-- start Input rows --
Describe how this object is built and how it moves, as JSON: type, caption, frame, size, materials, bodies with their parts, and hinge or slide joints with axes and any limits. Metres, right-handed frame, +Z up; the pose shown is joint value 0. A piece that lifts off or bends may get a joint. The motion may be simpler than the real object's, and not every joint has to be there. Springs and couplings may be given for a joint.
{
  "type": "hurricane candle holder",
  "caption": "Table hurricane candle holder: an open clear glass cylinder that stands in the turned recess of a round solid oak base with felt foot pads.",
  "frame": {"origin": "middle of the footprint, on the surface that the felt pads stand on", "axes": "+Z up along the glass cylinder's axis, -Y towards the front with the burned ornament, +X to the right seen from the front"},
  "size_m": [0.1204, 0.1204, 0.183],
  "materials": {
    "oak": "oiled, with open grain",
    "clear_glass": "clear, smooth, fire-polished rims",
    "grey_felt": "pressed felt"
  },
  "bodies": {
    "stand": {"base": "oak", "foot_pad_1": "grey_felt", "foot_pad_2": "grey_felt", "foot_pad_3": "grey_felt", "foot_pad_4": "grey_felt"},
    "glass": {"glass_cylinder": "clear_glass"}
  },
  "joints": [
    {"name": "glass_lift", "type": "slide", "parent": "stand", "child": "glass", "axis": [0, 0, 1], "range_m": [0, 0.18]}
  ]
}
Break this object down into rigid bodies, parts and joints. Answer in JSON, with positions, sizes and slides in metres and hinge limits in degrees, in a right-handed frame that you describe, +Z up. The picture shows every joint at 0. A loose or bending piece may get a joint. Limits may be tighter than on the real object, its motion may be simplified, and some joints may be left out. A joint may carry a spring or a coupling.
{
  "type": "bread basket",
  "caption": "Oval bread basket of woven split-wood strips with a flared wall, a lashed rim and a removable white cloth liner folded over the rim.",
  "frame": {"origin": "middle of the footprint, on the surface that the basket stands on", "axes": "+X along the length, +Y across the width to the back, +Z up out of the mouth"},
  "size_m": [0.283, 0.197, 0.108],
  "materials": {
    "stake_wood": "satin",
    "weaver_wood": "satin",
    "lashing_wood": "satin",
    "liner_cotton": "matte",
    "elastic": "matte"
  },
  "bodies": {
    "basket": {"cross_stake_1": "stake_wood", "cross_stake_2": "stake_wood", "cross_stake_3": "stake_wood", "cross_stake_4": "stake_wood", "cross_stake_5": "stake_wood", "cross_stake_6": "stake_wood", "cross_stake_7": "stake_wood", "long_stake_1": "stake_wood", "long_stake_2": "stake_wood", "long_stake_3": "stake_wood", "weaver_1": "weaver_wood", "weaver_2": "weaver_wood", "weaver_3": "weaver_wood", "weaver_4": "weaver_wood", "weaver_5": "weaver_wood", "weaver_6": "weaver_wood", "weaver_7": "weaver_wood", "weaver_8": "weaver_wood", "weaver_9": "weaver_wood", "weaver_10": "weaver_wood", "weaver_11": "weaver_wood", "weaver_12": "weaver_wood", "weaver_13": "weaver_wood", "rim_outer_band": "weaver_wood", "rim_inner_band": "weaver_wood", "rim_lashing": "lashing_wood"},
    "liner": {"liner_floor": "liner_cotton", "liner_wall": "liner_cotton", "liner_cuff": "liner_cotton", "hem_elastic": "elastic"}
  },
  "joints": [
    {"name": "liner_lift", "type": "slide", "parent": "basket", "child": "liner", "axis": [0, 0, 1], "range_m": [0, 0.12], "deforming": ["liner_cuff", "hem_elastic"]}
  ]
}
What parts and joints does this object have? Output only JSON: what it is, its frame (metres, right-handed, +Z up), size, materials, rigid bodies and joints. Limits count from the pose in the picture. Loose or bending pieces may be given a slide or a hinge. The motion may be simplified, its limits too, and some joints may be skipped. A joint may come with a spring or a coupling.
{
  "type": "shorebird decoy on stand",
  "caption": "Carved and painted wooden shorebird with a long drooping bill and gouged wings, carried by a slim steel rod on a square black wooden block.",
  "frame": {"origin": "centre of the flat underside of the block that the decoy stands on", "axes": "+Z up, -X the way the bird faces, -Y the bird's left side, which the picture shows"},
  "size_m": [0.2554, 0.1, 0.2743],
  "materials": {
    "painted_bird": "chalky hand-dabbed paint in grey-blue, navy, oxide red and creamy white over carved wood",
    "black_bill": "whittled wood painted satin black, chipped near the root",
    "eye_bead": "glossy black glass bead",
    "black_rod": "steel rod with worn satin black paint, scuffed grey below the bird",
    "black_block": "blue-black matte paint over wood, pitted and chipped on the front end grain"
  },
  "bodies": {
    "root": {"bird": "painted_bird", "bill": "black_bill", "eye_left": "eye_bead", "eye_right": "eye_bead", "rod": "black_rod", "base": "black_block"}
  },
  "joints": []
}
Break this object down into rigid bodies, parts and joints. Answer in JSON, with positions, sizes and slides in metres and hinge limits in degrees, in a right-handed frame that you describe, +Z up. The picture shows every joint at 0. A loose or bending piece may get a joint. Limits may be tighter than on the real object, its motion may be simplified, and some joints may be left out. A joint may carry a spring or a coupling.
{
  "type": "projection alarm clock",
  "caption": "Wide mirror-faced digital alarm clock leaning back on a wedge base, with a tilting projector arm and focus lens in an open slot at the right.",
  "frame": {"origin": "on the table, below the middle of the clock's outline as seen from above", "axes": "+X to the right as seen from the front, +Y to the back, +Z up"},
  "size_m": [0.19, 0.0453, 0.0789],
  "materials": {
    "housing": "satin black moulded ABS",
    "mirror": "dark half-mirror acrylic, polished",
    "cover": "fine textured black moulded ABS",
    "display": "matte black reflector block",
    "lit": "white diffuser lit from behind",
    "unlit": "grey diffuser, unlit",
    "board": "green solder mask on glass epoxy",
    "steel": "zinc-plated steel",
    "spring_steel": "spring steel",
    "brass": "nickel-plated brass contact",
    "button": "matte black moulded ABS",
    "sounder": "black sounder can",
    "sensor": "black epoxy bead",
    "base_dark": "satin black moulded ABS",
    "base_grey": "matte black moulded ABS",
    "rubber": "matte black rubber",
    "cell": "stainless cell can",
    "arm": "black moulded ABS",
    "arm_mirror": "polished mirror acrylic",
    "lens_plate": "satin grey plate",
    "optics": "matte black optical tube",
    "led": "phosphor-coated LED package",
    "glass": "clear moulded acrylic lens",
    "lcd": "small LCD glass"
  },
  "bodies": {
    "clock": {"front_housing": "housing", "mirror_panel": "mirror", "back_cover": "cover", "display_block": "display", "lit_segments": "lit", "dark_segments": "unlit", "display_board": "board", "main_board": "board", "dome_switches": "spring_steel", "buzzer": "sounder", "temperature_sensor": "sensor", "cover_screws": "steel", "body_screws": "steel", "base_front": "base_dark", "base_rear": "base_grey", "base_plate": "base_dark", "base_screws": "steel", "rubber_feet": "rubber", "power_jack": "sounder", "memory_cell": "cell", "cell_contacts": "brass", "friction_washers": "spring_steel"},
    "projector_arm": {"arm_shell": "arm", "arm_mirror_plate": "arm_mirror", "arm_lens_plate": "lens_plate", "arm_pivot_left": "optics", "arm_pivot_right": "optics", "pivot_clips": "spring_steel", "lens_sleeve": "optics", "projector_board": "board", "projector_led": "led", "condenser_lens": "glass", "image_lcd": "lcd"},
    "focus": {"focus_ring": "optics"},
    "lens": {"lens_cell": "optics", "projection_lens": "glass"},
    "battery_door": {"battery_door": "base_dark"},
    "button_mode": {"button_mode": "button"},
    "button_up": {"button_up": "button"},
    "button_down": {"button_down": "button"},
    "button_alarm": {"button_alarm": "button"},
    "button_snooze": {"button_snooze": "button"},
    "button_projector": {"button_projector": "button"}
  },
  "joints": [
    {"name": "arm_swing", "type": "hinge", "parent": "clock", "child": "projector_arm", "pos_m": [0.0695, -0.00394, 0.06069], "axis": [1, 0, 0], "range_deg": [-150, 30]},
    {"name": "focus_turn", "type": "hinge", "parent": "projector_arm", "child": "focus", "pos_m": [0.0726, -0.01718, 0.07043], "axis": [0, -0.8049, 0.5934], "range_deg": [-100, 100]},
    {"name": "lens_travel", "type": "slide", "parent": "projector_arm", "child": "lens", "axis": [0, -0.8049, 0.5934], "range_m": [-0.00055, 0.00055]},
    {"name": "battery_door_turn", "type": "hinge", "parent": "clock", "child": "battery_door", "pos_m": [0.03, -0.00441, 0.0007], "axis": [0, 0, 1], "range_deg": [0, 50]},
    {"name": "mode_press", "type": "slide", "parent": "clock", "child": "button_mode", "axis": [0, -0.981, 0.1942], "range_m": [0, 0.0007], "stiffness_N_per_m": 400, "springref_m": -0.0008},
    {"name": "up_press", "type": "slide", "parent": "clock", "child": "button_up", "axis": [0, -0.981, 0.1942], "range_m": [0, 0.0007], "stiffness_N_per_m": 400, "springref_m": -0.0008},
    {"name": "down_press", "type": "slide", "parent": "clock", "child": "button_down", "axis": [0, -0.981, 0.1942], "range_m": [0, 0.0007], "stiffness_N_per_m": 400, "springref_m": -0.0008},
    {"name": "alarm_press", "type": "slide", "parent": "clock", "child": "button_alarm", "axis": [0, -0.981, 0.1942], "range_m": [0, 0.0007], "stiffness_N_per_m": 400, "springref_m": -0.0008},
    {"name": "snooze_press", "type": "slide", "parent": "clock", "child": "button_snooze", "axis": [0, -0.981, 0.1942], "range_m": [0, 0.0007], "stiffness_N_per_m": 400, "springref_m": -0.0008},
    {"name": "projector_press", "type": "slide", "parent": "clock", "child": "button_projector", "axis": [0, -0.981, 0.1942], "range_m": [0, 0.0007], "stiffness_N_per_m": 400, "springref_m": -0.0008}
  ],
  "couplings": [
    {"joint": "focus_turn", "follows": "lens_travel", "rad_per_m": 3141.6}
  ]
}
-- end Input rows --
### Task:
From the entries, copy out each line containing the word "pose".

### Response for this exercise:
Describe how this object is built and how it moves, as JSON: type, caption, frame, size, materials, bodies with their parts, and hinge or slide joints with axes and any limits. Metres, right-handed frame, +Z up; the pose shown is joint value 0. A piece that lifts off or bends may get a joint. The motion may be simpler than the real object's, and not every joint has to be there. Springs and couplings may be given for a joint.
What parts and joints does this object have? Output only JSON: what it is, its frame (metres, right-handed, +Z up), size, materials, rigid bodies and joints. Limits count from the pose in the picture. Loose or bending pieces may be given a slide or a hinge. The motion may be simplified, its limits too, and some joints may be skipped. A joint may come with a spring or a coupling.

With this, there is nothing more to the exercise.